**Your task:** Repeat, please, only the lines from the top of the data down to the line with "PIXELS_PER_MM = 10"; include both of those lines.
+++ Information shown +++
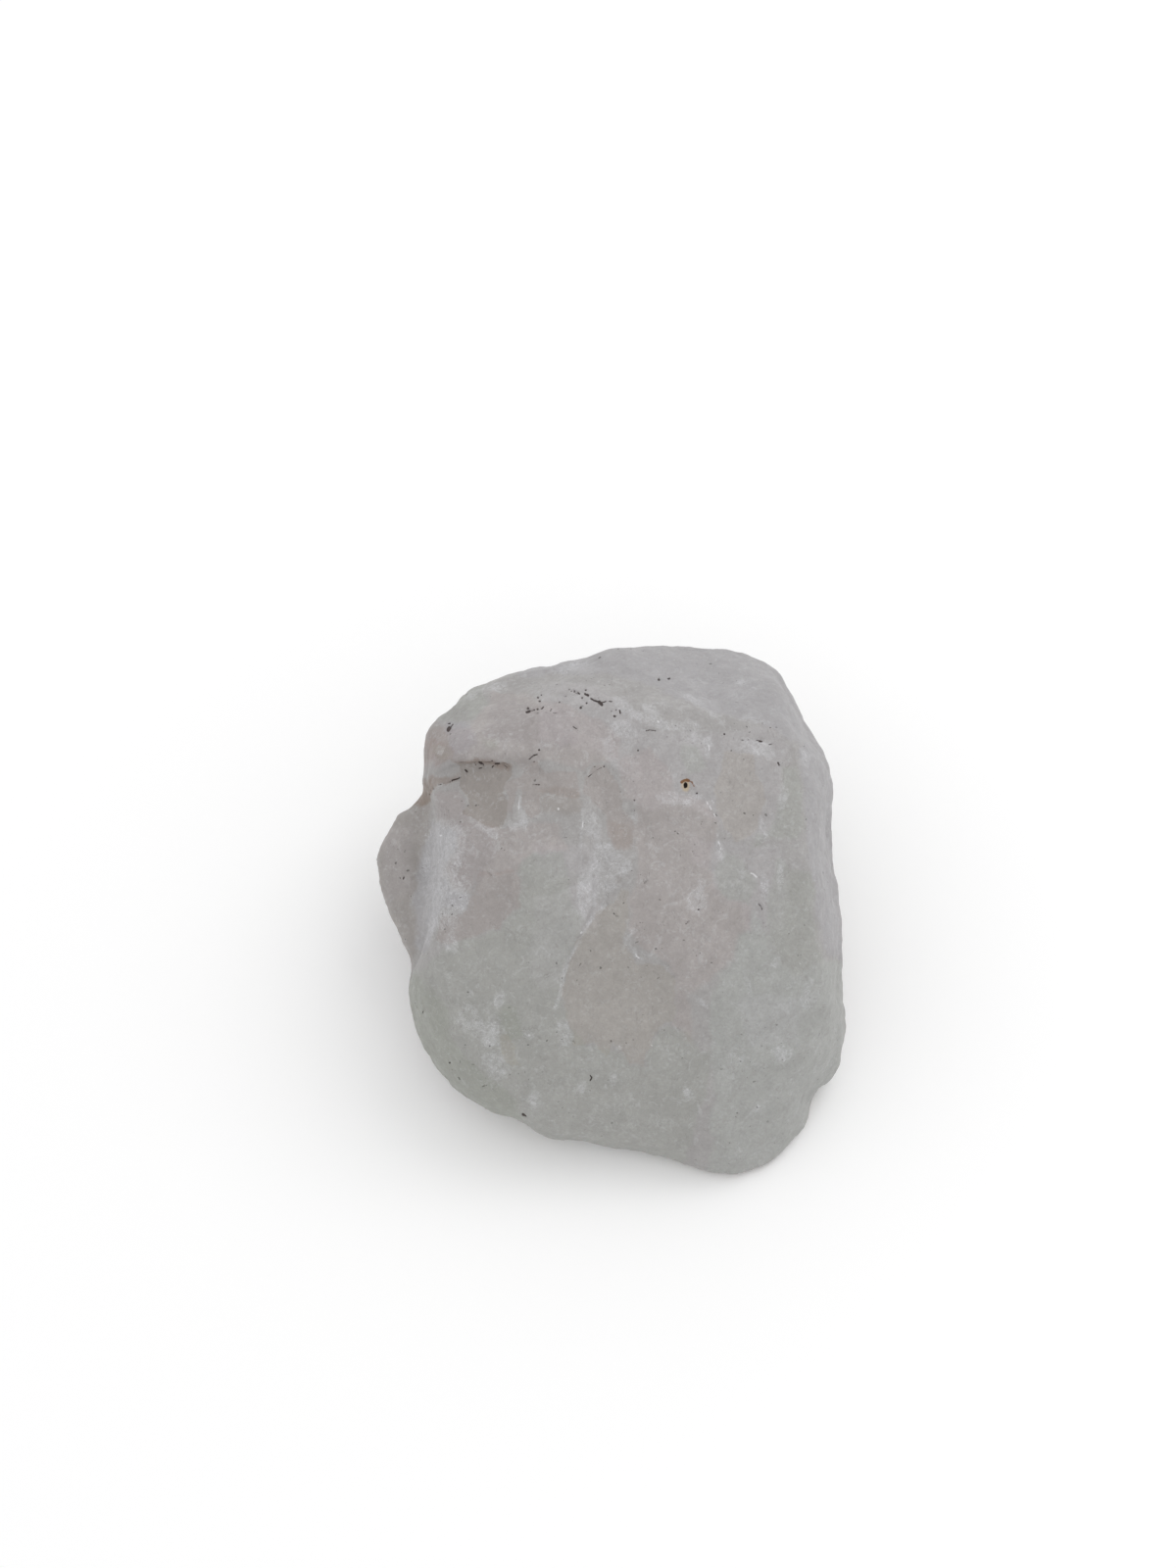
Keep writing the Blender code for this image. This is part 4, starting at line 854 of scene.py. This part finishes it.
floor_shape = bmesh.new()
bmesh.ops.create_grid(floor_shape, x_segments=1, y_segments=1, size=PAPER_REACH)
floor_mesh = bpy.data.meshes.new("floor")
floor_shape.to_mesh(floor_mesh)
floor_shape.free()
floor = bpy.data.objects.new("floor", floor_mesh)
bpy.context.scene.collection.objects.link(floor)
paper = bpy.data.materials.new("white_paper")
paper.use_nodes = True
paper_shader = paper.node_tree.nodes["Principled BSDF"]
paper_shader.inputs["Base Color"].default_value = PAPER_WHITE
paper_shader.inputs["Roughness"].default_value = 0.9
paper_shader.inputs["Specular IOR Level"].default_value = 0.1
floor_mesh.materials.append(paper)

world = bpy.data.worlds.new("studio")
bpy.context.scene.world = world
world.use_nodes = True
studio = world.node_tree.nodes["Background"]
studio.inputs["Color"].default_value = (1, 1, 1, 1)
studio.inputs["Strength"].default_value = STUDIO_LIGHT

lamp = bpy.data.lights.new("softbox_over", "AREA")
lamp.size = SOFTBOX_SIZE
lamp.energy = SOFTBOX_WATTS
softbox = bpy.data.objects.new("softbox_over", lamp)
bpy.context.scene.collection.objects.link(softbox)
softbox.location = SOFTBOX_PLACE
softbox.rotation_mode = "QUATERNION"
softbox.rotation_quaternion = (Vector(HEART) - Vector(SOFTBOX_PLACE)).to_track_quat("-Z", "Y")

# The camera
# It looks down at the broad face from the eye's place, with the stone's heart off the middle of the
# frame by a shift of the lens, and each mm of the stone ten pixels wide.
FRAME_WIDTH, FRAME_HEIGHT = 1200, 1600  # in pixels
HEART_PIXEL = (630, 930)
PIXELS_PER_MM = 10

sight = Vector((0, -math.cos(EYE_HEIGHT), math.sin(EYE_HEIGHT)))
lens = bpy.data.cameras.new("camera")
lens.sensor_width = 36
lens.lens = lens.sensor_width * EYE_DISTANCE * PIXELS_PER_MM / FRAME_HEIGHT
lens.shift_x = (FRAME_WIDTH / 2 - HEART_PIXEL[0]) / FRAME_HEIGHT
lens.shift_y = (HEART_PIXEL[1] - FRAME_HEIGHT / 2) / FRAME_HEIGHT
lens.clip_start = 0.01
camera = bpy.data.objects.new("camera", lens)
bpy.context.scene.collection.objects.link(camera)
camera.location = Vector(HEART) + sight * EYE_DISTANCE / MM_PER_M
camera.rotation_mode = "QUATERNION"
camera.rotation_quaternion = (-sight).to_track_quat("-Z", "Y")
bpy.context.scene.camera = camera
bpy.context.scene.view_settings.view_transform = "Standard"

bpy.context.view_layer.update()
+++
**Solution to the exercise:**
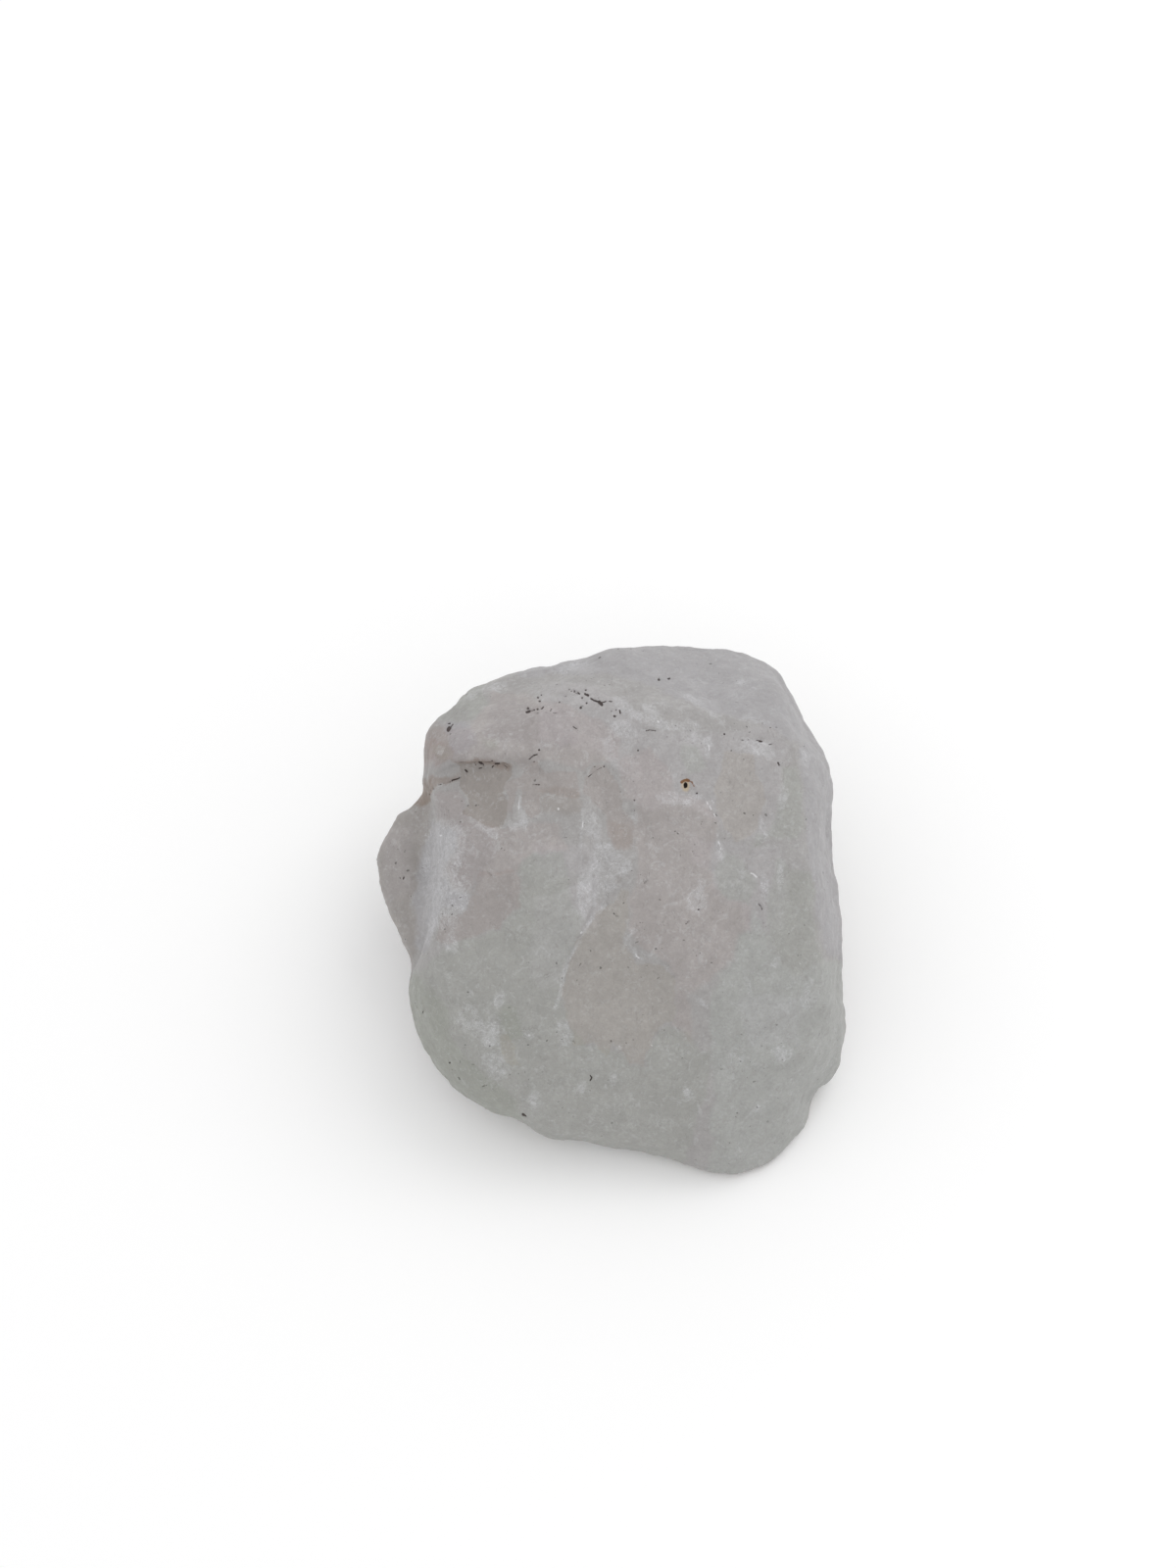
Keep writing the Blender code for this image. This is part 4, starting at line 854 of scene.py. This part finishes it.
floor_shape = bmesh.new()
bmesh.ops.create_grid(floor_shape, x_segments=1, y_segments=1, size=PAPER_REACH)
floor_mesh = bpy.data.meshes.new("floor")
floor_shape.to_mesh(floor_mesh)
floor_shape.free()
floor = bpy.data.objects.new("floor", floor_mesh)
bpy.context.scene.collection.objects.link(floor)
paper = bpy.data.materials.new("white_paper")
paper.use_nodes = True
paper_shader = paper.node_tree.nodes["Principled BSDF"]
paper_shader.inputs["Base Color"].default_value = PAPER_WHITE
paper_shader.inputs["Roughness"].default_value = 0.9
paper_shader.inputs["Specular IOR Level"].default_value = 0.1
floor_mesh.materials.append(paper)

world = bpy.data.worlds.new("studio")
bpy.context.scene.world = world
world.use_nodes = True
studio = world.node_tree.nodes["Background"]
studio.inputs["Color"].default_value = (1, 1, 1, 1)
studio.inputs["Strength"].default_value = STUDIO_LIGHT

lamp = bpy.data.lights.new("softbox_over", "AREA")
lamp.size = SOFTBOX_SIZE
lamp.energy = SOFTBOX_WATTS
softbox = bpy.data.objects.new("softbox_over", lamp)
bpy.context.scene.collection.objects.link(softbox)
softbox.location = SOFTBOX_PLACE
softbox.rotation_mode = "QUATERNION"
softbox.rotation_quaternion = (Vector(HEART) - Vector(SOFTBOX_PLACE)).to_track_quat("-Z", "Y")

# The camera
# It looks down at the broad face from the eye's place, with the stone's heart off the middle of the
# frame by a shift of the lens, and each mm of the stone ten pixels wide.
FRAME_WIDTH, FRAME_HEIGHT = 1200, 1600  # in pixels
HEART_PIXEL = (630, 930)
PIXELS_PER_MM = 10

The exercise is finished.